Event ReportsPublished on Jul 02, 2015
The US is keen on investing in alternate energy sources, especially in Southern India where there is high potential for such innovations, says Samuel F Rothenberg, Political/Economic Officer at the US Consulate-General in Chennai. He said around $1 billion has been earmarked by the US Exim Bank to ensure the implementation of such plans.
US keen on investing in alternate energy sources: US official

US President Barack Obama’s visit to India as the chief guest for the Republic Day celebrations this year was an indication of a paradigm-shift in the bilateral relationship, claimed Mr. Samuel F Rothenberg, Political/Economic Officer at the US Consulate-General for south India at Chennai.

Initiating a discussion on "President Obama’s visit and India-US relations" at the Chennai Chapter of Observer Research Foundation, Mr. Samuel F Rothenberg gave an outline on the agenda that formed the meeting between President Obama and Indian Prime Minister Narendra Modi. Climate-change, governance and trade were the main focus of the discussions, he said.

He appreciated the "sophistication of Indian minds regarding US politics", especially the complications involved with policy-making process viz the US Congress. He also made a mention of the continuing Indian discourse on President Obama’s reference to ’religious tolerance’ in the country.
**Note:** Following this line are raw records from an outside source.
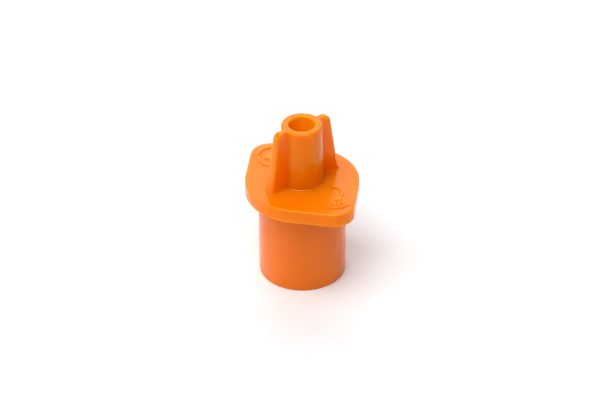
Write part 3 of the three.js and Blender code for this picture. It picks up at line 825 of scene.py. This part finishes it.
def labyrinth_disc():
    channel, rim = maze_outline()
    outline = [(p.x, p.y) for p in channel + rim]
    skin = Skin()
    floor_z, top_z, low_z = MAZE_HIGH.z - MAZE_DEPTH, MAZE_HIGH.z, MAZE_LOW.z
    at_floor, top = skin.stack([
        [(x, y, floor_z) for x, y in outline],
        [(x, y, top_z - MAZE_EDGE) for x, y in outline],
        [(x, y, top_z) for x, y in grown(outline, -MAZE_EDGE)]])
    outer_at_floor = [at_floor[len(channel) - 1]] + at_floor[len(channel):] + [at_floor[0]]
    outer_points = [skin.points[i] for i in outer_at_floor]
    foot = skin.ring([(x, y, low_z + SOFT_EDGE) for x, y, _ in outer_points])
    shrink = 1 - SOFT_EDGE / CARTRIDGE_R
    under = skin.ring([(x * shrink, y * shrink, low_z) for x, y, _ in outer_points])
    skin.bridge(under, foot)
    skin.bridge(foot, outer_at_floor)
    hole_top, hole_low = bored(skin, (0.0, 0.0), OUTLET_R, top_z, low_z)
    drop_top, drop_low = bored(skin, tuple(POOL), FEED_R, floor_z, low_z)
    skin.fill(top, [hole_top])
    skin.fill(at_floor[:len(channel)], [drop_top])
    skin.fill(under, [hole_low, drop_low], up=False)
    return finish_normals(skin.object("labyrinth_disc_maze"))


def labyrinth_gasket():
    outer, low, high = GASKET_HIGH.x, GASKET_LOW.z, GASKET_HIGH.z
    corners = [(outer, low), (outer, high), (TUBE_STOP_R, high), (TUBE_STOP_R, low)]
    return turned_ring("labyrinth_gasket_rubber", corners)


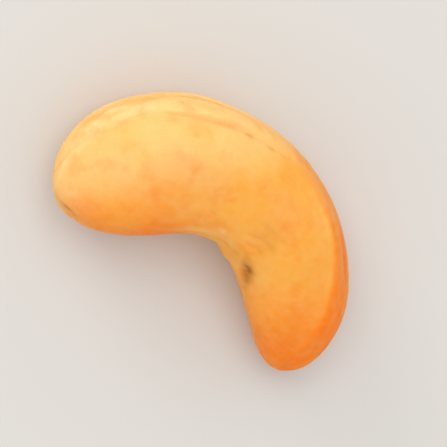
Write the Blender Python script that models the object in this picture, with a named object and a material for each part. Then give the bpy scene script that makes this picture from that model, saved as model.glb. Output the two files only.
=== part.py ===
"""A whole roasted cashew kernel, lying on its cheek.

The kernel is one solid seed. Its body is broad and round at the head, turns through about 110 degrees and
tapers to a blunt tail. Its two halves meet in a seam that runs all the way round: a low ribbed band along
the outer curve and a puckered groove along the inner one.

The shape is a section carried along a bent spine, then raised and sunk by relief formulas.
A point on it is named by its place (0 at the head's end, 1 at the tail's) and its girth angle
(0 on the outer seam, a quarter turn on the upper cheek, a half turn on the inner seam).

Metres, +Z up. The chord of the curve lies along X with the head at -X, and the outer curve is towards +Y.
The origin is under the middle of the kernel, on the surface that it rests on.
Run with: blender --background --python part.py
"""

import math
from collections import namedtuple

import bpy
import numpy as np
from mathutils import Matrix

NODE_NAME = "kernel"
MILLIMETRE = 0.001

# Body, in mm and degrees
SPINE_LENGTH = 31.6
HEAD_FULLNESS = 4.3
TAIL_FULLNESS = 3.3
CHEEK_SHOULDER = 0.065
BACK_WEIGHT = 0.08

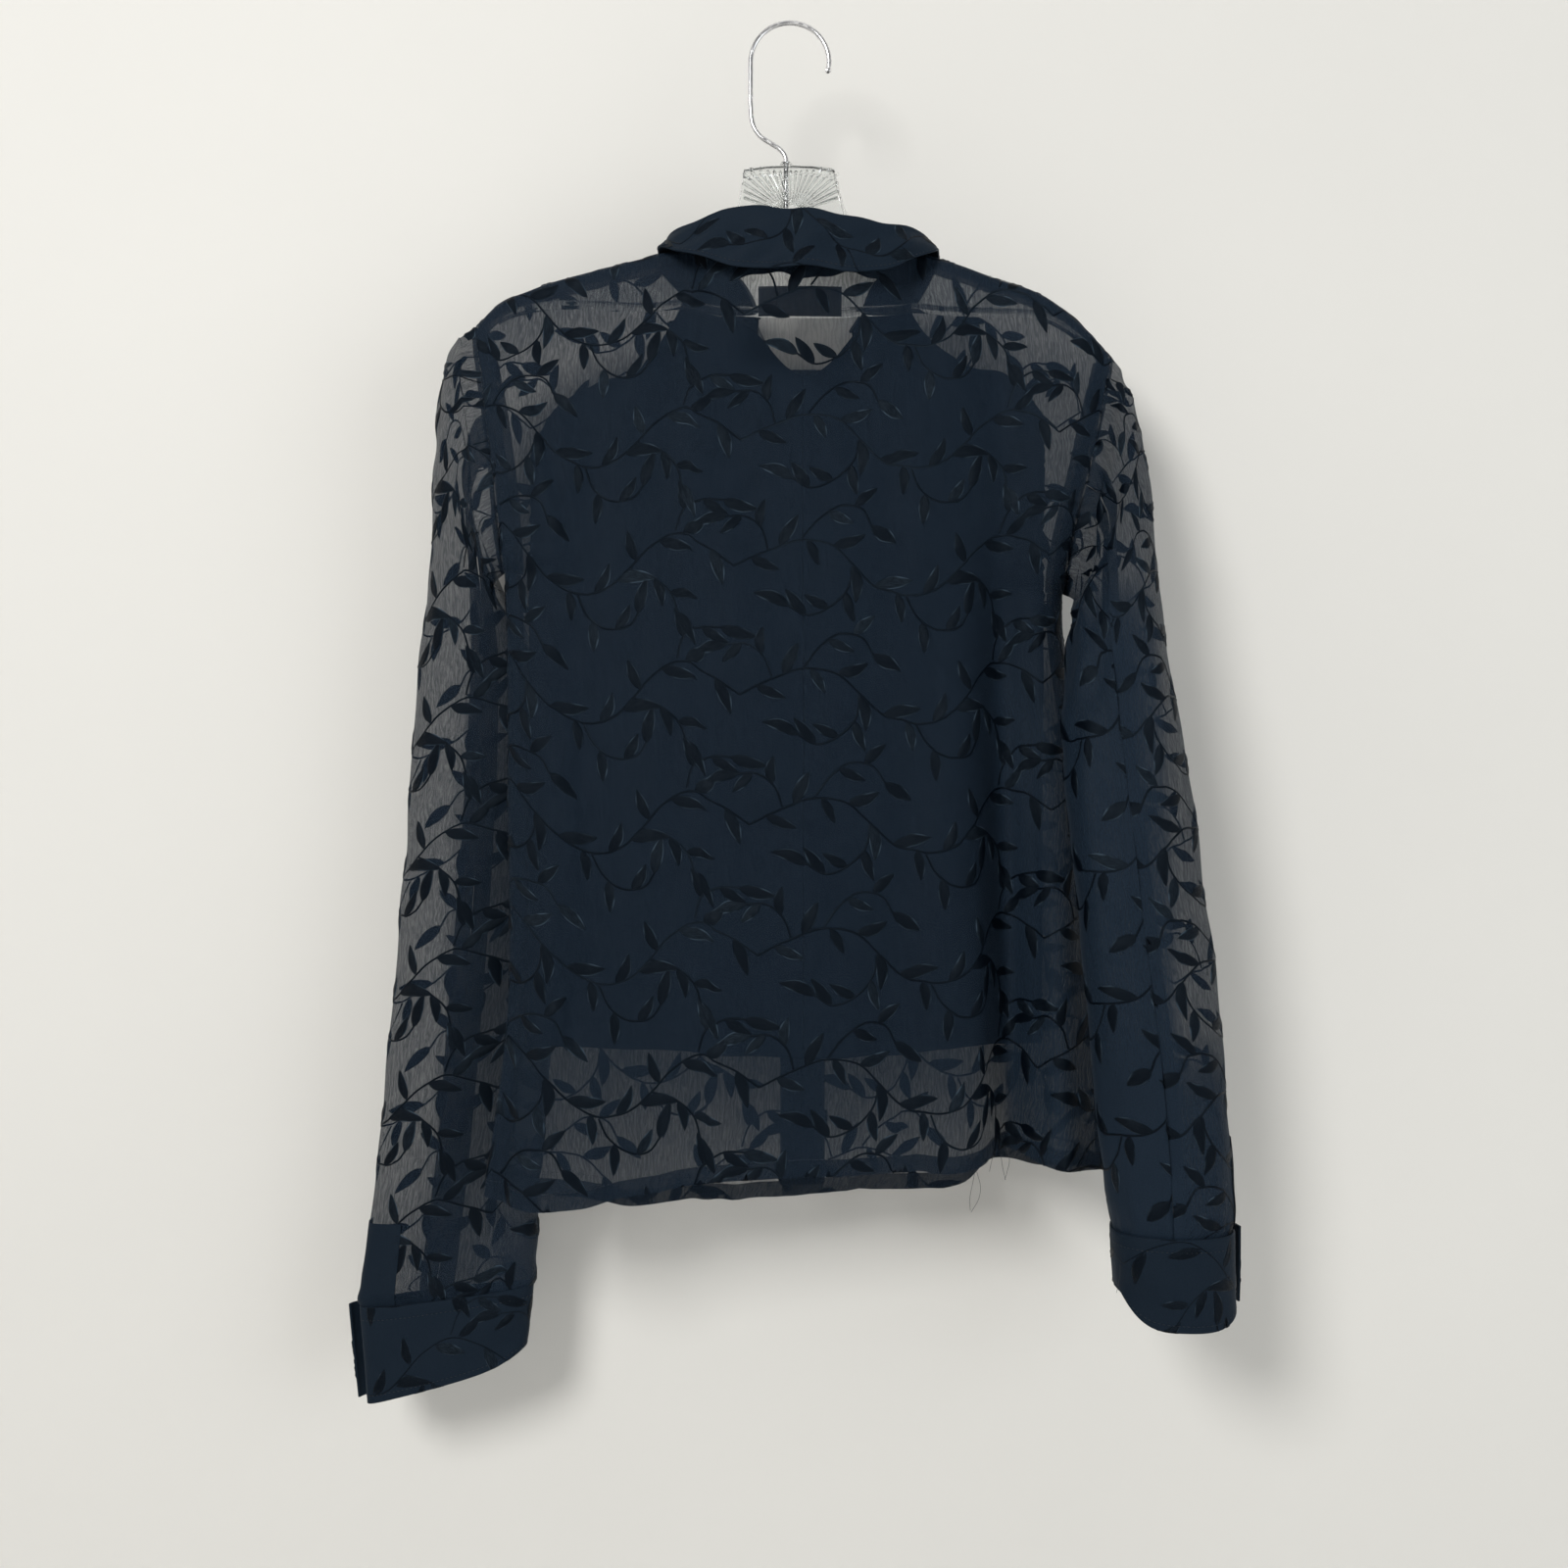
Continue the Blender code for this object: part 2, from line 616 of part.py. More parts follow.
def front_surface(x, drop, moved_out):
    """A place over the right front's outer side and the direction that it faces."""
    places = []
    for step_x, step_drop in ((0, 0), (1, 0), (0, 1)):
        level = np.array(drop + step_drop)
        lap = LAP_STEP * ease((LAP_RIGHT_EDGE + LAP_EASE - (x + step_x)) / LAP_EASE)
        places.append(body_point(side_share(np.array(float(x + step_x)), level), level, 1, lap))
    facing = np.cross(places[2] - places[0], places[1] - places[0])
    facing /= np.linalg.norm(facing)
    if facing[1] < 0:
        facing = -facing
    return places[0] + facing * moved_out, facing


def turned_button(name, centre, facing):
    """A small round button with a raised rim."""
    radius = BUTTON_ACROSS / 2
    profile = [(radius * across, BUTTON_THICK * up) for across, up in BUTTON_PROFILE]
    side = np.cross(facing, (0.0, 0.0, 1.0))
    side /= np.linalg.norm(side)
    rise = np.cross(side, facing)
    form = bmesh.new()
    rings = []
    for distance, height in profile:
        count = 1 if distance == 0 else BUTTON_SIDES
        angles = [2 * math.pi * step / count for step in range(count)]
        middle = centre + facing * height
        spokes = [side * math.cos(angle) + rise * math.sin(angle) for angle in angles]
        rings.append([form.verts.new((middle + spoke * distance) * MM) for spoke in spokes])
    for lower, upper in zip(rings, rings[1:]):
        for step in range(max(len(lower), len(upper))):
            corners = [lower[step % len(lower)], lower[(step + 1) % len(lower)]]
            corners += [upper[(step + 1) % len(upper)], upper[step % len(upper)]]
            form.faces.new(list(dict.fromkeys(corners)))
    bmesh.ops.recalc_face_normals(form, faces=form.faces)
    mesh = bpy.data.meshes.new(name)
    form.to_mesh(mesh)
    form.free()
    return add_object(name, mesh, colour=(0.015, 0.015, 0.02), roughness=0.25)


def build_buttons():
    out = WALL / 2 + SEAM_GAP
    for number in range(BUTTON_COUNT):
        centre, facing = front_surface(BUTTON_X, FIRST_BUTTON_DROP + BUTTON_PITCH * number, out)
        turned_button(f"button_{number + 1}", centre, facing)
    for side, outward_x, clear in (("left", 0.0, 0.5), ("right", 0.34, 0.9)):
        place = cuff_points(side, CUFF_COLUMNS_ROUND, CUFF_ROWS)[1, CUFF_BUTTON_COLUMN]
        facing = np.array([outward_x, math.sqrt(1 - outward_x**2), 0.0])
        turned_button(f"cuff_button_{side}", place + facing * (CUFF_WALL / 2 + SEAM_GAP + clear), facing)


def build_hanger():
    """The clear hanger: two arms under the shoulder seams and the plate that holds the hook."""
    plate = rows(PLATE, PLATE_COLUMNS)
    stations = [(*place, 1.0) for place in zip(plate["x"], plate["top"], plate["bottom"])]
    arms = rows(ARMS, ARM_COLUMNS)
    for tip, root in zip(arms["tip_x"], arms["root_x"]):
        for x in np.linspace(tip, root, ARM_STATIONS):
            top = float(shoulder_drop(np.array(x))) + HANGER_CLEAR
            deep = ARM_TIP_DEPTH + (ARM_ROOT_DEPTH - ARM_TIP_DEPTH) * ease((x - tip) / (root - tip))
            stations.append((x, top, top + deep, ARM_THICKNESS_SHARE))
    stations.sort()
    form = bmesh.new()
    rings = []
    for x, top, bottom, thick in stations:
        half = HANGER_THICK * thick / 2
        rounded = [(half * across, half * down) for across, down in HANGER_EDGE]
        outline = [(y, top + down) for y, down in rounded] + [(y, bottom - up) for y, up in rounded[::-1]]
        outline += [(-y, drop) for y, drop in outline[-2:0:-1]]
        rings.append([form.verts.new((x * MM, y * MM, -drop * MM)) for y, drop in outline])
    for first, second in zip(rings, rings[1:]):
        for step in range(len(first)):
            ahead = (step + 1) % len(first)
            form.faces.new([first[step], first[ahead], second[ahead], second[step]])
    form.faces.new(rings[0])
    form.faces.new(rings[-1])
    bmesh.ops.recalc_face_normals(form, faces=form.faces)
    mesh = bpy.data.meshes.new("hanger")
    form.to_mesh(mesh)
    form.free()
    return add_object("hanger", mesh, colour=(0.9, 0.92, 0.92), roughness=0.05, transmission=1.0)


def build_hook():
    """The bent wire: up from the plate, to the side, and round the hook to its turned tip."""
    stem = rows(HOOK_STEM, HOOK_STEM_COLUMNS)
    route = list(zip(stem["x"], -stem["drop"]))
    centre = WIRE / 2 - HOOK_RADIUS
    for degrees in HOOK_ARC_DEGREES:
        angle = math.radians(degrees)
        route.append((HOOK_RADIUS * math.cos(angle), centre + HOOK_RADIUS * math.sin(angle)))
    curve = bpy.data.curves.new("hanger_hook", "CURVE")
    curve.dimensions = "3D"
    curve.bevel_depth = WIRE / 2 * MM
    curve.bevel_resolution = 2
    curve.use_fill_caps = True
    spline = curve.splines.new("POLY")
    spline.points.add(len(route) - 1)
    for point, (x, z) in zip(spline.points, route):
        point.co = (x * MM, 0.0, z * MM, 1.0)
    curve.materials.append(material_for("hanger_hook", (0.7, 0.7, 0.7), 0.25, 1.0))
    hook = bpy.data.objects.new("hanger_hook", curve)
    bpy.context.scene.collection.objects.link(hook)
    return hook


for old in list(bpy.data.objects):
    bpy.data.objects.remove(old)

build_back()
build_fronts()
build_linings()
for sleeve_side in ("left", "right"):
    build_sleeve(sleeve_side)
    build_cuff(sleeve_side)
build_collar()
build_label()
build_buttons()
build_hanger()
build_hook()
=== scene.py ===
import json
import math

import bmesh
import bpy
import numpy as np
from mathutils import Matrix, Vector


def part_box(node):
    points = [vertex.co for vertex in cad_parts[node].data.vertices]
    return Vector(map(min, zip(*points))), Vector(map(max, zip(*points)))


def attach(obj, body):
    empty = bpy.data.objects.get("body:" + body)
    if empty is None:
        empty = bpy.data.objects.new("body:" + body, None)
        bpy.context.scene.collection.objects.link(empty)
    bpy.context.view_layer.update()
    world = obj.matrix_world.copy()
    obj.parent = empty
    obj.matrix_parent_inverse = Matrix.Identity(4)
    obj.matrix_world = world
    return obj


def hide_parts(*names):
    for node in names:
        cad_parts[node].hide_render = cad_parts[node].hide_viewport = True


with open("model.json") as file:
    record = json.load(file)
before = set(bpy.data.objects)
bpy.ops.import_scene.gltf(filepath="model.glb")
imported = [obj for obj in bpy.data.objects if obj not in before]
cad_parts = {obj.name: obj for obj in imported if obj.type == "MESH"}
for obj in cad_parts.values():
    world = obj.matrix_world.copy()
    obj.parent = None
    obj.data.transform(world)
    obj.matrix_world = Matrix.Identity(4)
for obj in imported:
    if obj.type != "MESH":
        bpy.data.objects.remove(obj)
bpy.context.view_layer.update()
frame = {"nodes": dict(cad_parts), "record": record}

# A sheer button-down blouse with woven leaf vines, seen from its back, hung on a clear hanger.
# Cloth sizes are in millimetres. Drop is the distance below the inner top of the hook, the origin.
# The back faces -Y, so the wearer's left is at -X.
MM = 0.001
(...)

Mr Rothenberg spoke in some detail about the joint statement issued at the end of the two leaders’ talks. He cited specifics in the statement on areas where India and the US would jointly act. This array included information and communication technology (ICT), maritime co-operation and counter-terrorism. The speaker made a significant mention about President Obama’ support for India in securing a permanent seat in the UN Security Council.

Investing on alternate energy

Mr Rothenberg said that the US is keen on investing in alternate energy sources, especially in Southern India where there is high potential for such innovations. He added that despite alternate energy incurring a "significant cost upfront", such measures would reduce the dependence on fossil fuels. He also pointed out that around $1 billion was earmarked by the US Exim Bank to ensure the implementation of such plans.

He said joint efforts are already underway with the Indian Institute of Science, Benagluru, in clean energy research. He noted that both India and the US are ambitious in pursuing climate-change talks in Paris later this year.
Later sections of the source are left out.